Entries provided =>
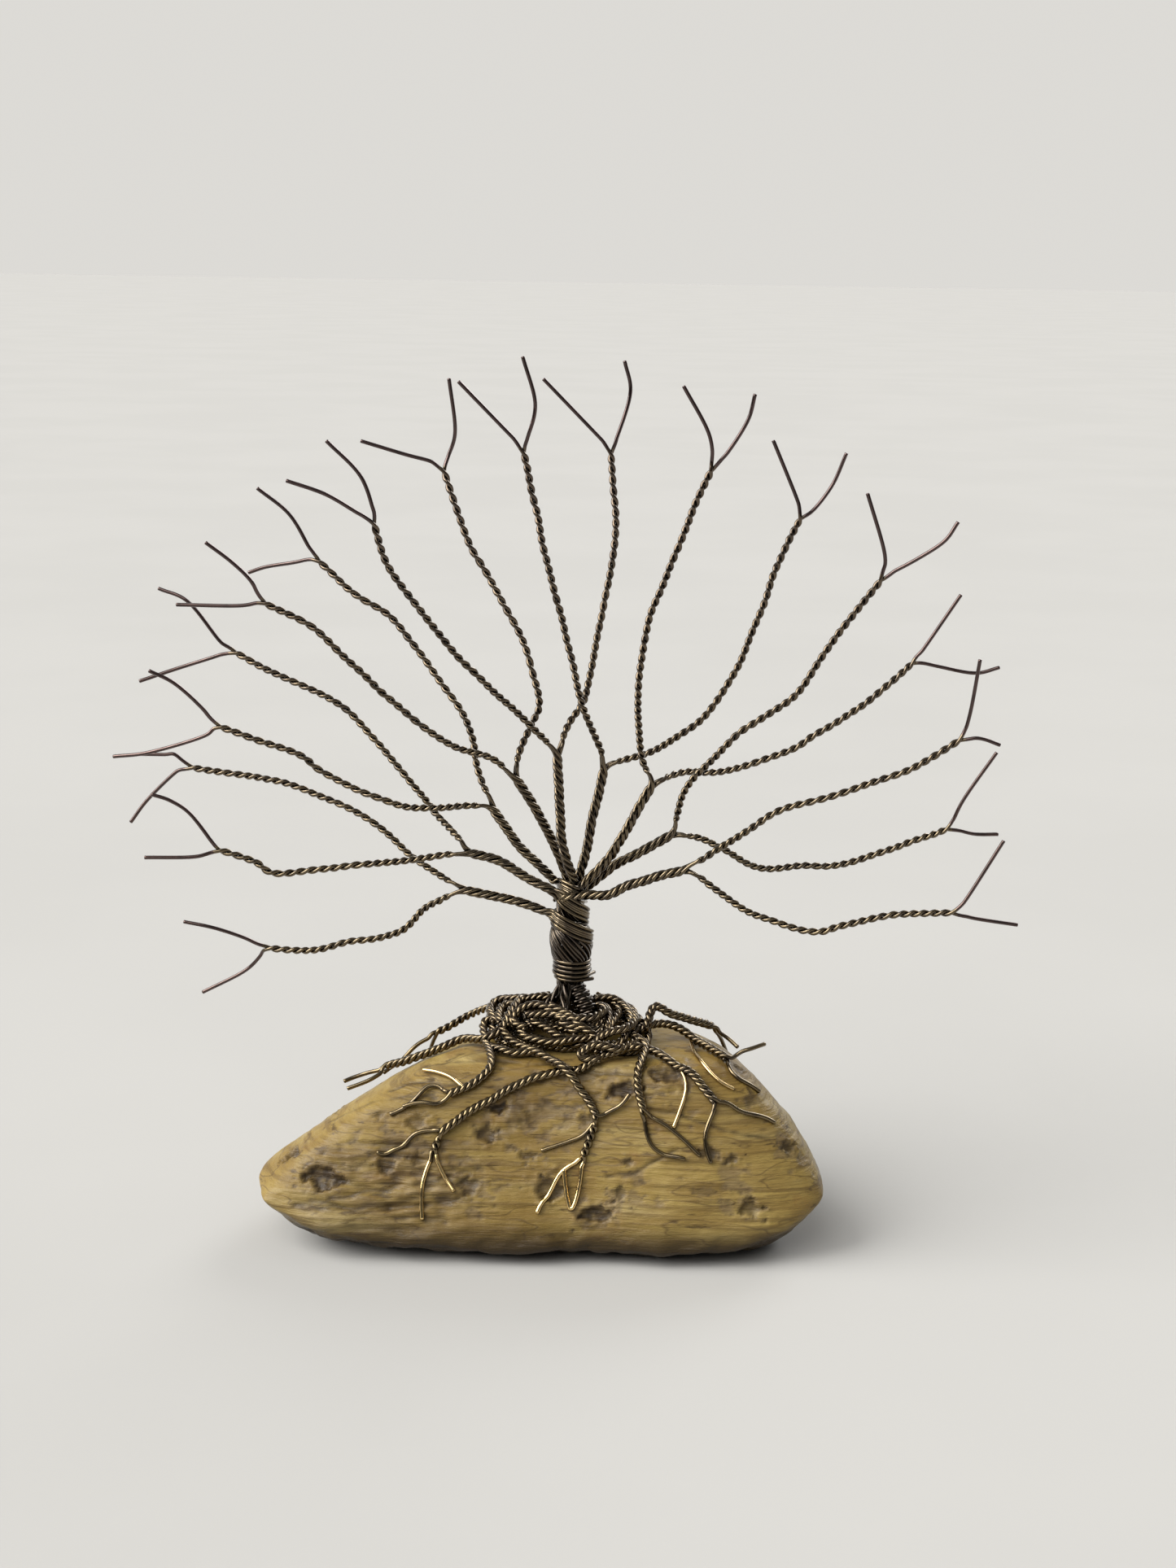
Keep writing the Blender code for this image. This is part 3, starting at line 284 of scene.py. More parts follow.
# Trunk: height, centre x, outer radius
TRUNK = [
    (19.2, -0.25, 0.95), (19.8, -0.2, 1.05), (20.6, -0.02, 1.36), (21.6, -0.05, 1.38),
    (22.4, -0.08, 1.66), (23.4, -0.12, 1.8), (24.3, -0.18, 1.72), (25.1, -0.25, 1.42),
    (26, -0.3, 1.12), (27.4, -0.33, 1.02), (28.6, -0.2, 0.75),
]
TRUNK_WIRES = 25
TRUNK_PITCH = 13.5
# where the trunk is thinner than this, some of its strands sink behind the others
TIGHT_RADIUS = 1.62
SINKING = (0.0, 0.26, 0.10)

# Legs between the trunk and its tangled foot. The wrapped one: axis points with the leg's radius
WRAPPED_LEG = [
    (-0.3, -0.1, 20.1, 0.85), (0.2, -0.2, 19.5, 0.98), (0.8, -0.5, 18.5, 1.08),
    (1.3, -0.9, 17.5, 1.05), (1.6, -1.1, 16.9, 0.9),
]
LEG_WRAPS = 8
LEG_STRANDS = 9
SIDE_LEGS = [
    [(-0.4, -0.3, 20.2), (-0.9, -0.3, 19.4), (-1.6, -0.5, 18.5), (-2.3, -0.8, 17.6),
     (-2.9, -1.2, 16.8)],
    [(-0.2, 0.5, 20.2), (-0.5, 1, 19.3), (-1, 1.6, 18.2), (-1.5, 2.4, 17)],
    [(0.2, 0.5, 20.1), (0.6, 1.1, 19.2), (1.1, 1.7, 18.1), (1.6, 2.5, 16.9)],
    [(-0.3, -0.6, 20), (-0.5, -1.1, 19.2), (-0.6, -1.7, 18.4), (-0.9, -2.4, 17.8)],
]
SIDE_LEG_STRANDS = 4
SIDE_LEG_OFFSET, SIDE_LEG_PITCH = 0.32, 4.5

# Bindings: heights from and to, radius, angle of the start, turns, then the cut end sticking out
LOWER_BINDING = [
    (20.75, 22.15, 1.50, -20, 3.6, [(1.85, 0.35, 20.72), (1.62, -0.1, 20.74)]),
    (20.45, 20.6, 1.36, -55, 0.9, [(1.75, -0.35, 20.38), (1.35, -0.8, 20.42)]),
]
LOWER_BINDING_X = -0.02
# three wires side by side: first height, distance between them, rise, radius, start, turns, x
UPPER_BINDING = (24.15, 0.36, 1.5, 1.52, 70, 1.1, -0.28)
UPPER_BINDING_NARROWS = 0.10


# ---------- curves ----------

def smoothstep(t):
    t = np.clip(t, 0.0, 1.0)
    return t * t * (3 - 2 * t)


def along(path):
    """Length from the start of the line to each of its points."""
    gaps = np.linalg.norm(np.diff(path, axis=0), axis=1)
    return np.concatenate([[0.0], np.cumsum(gaps)])


def even(path, step=STEP):
    """The same line with evenly spaced points."""
    s = along(path)
    grid = np.linspace(0, s[-1], max(3, round(s[-1] / step) + 1))
    return np.stack([np.interp(grid, s, path[:, k]) for k in range(path.shape[1])], 1)


def curve(points, step=STEP):
    """A smooth line through the points (Catmull-Rom)."""
    knots = np.array(points, float)
    ends = np.vstack([2 * knots[0] - knots[1], knots, 2 * knots[-1] - knots[-2]])
    t = np.arange(14)[:, None] / 14
    rows = []
    for a, b, c, d in zip(ends, ends[1:], ends[2:], ends[3:]):
        rows.append(0.5 * (2 * b + (c - a) * t + (2 * a - 5 * b + 4 * c - d) * t * t
                           + (3 * b - a - 3 * c + d) * t ** 3))
    rows.append(knots[-1:])
    return even(np.vstack(rows), step)


def relax(path, rounds, mask=None):
    """Evens out small kinks, most where the mask is 1; the ends stay."""
    path = path.copy()
    for _ in range(rounds):
        middle = (path[:-2] + 2 * path[1:-1] + path[2:]) / 4
        if mask is None:
            path[1:-1] = middle
        else:
            path[1:-1] += mask[1:-1, None] * (middle - path[1:-1])
    return path


def unit(v):
    return v / np.maximum(np.linalg.norm(v, axis=-1, keepdims=True), 1e-12)


def carry(path):
    """Directions along the line, and two square to it that don't spin."""
    way = unit(np.gradient(path, axis=0))
    now = np.array([0.0, 1, 0]) if abs(way[0, 1]) < 0.85 else np.array([0, 0, 1.0])
    side = np.empty_like(path)
    for i in range(len(path)):
        now = now - np.dot(now, way[i]) * way[i]
        now = now / np.linalg.norm(now)
        side[i] = now
    return way, side, np.cross(way, side)


def heading(path, length):
    """The direction in which a line sets out, measured over a length."""
    return unit(path[min(int(length / STEP), len(path) - 1)] - path[0])


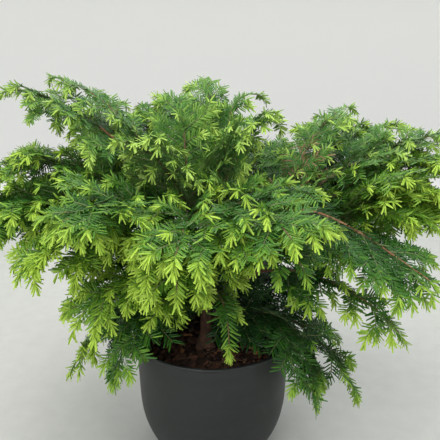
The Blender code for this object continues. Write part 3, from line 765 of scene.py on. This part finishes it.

What to produce =>
Go through the records and show every line with the string "code" in it.

Solved exercise =>
Keep writing the Blender code for this image. This is part 3, starting at line 284 of scene.py. More parts follow.
The Blender code for this object continues. Write part 3, from line 765 of scene.py on. This part finishes it.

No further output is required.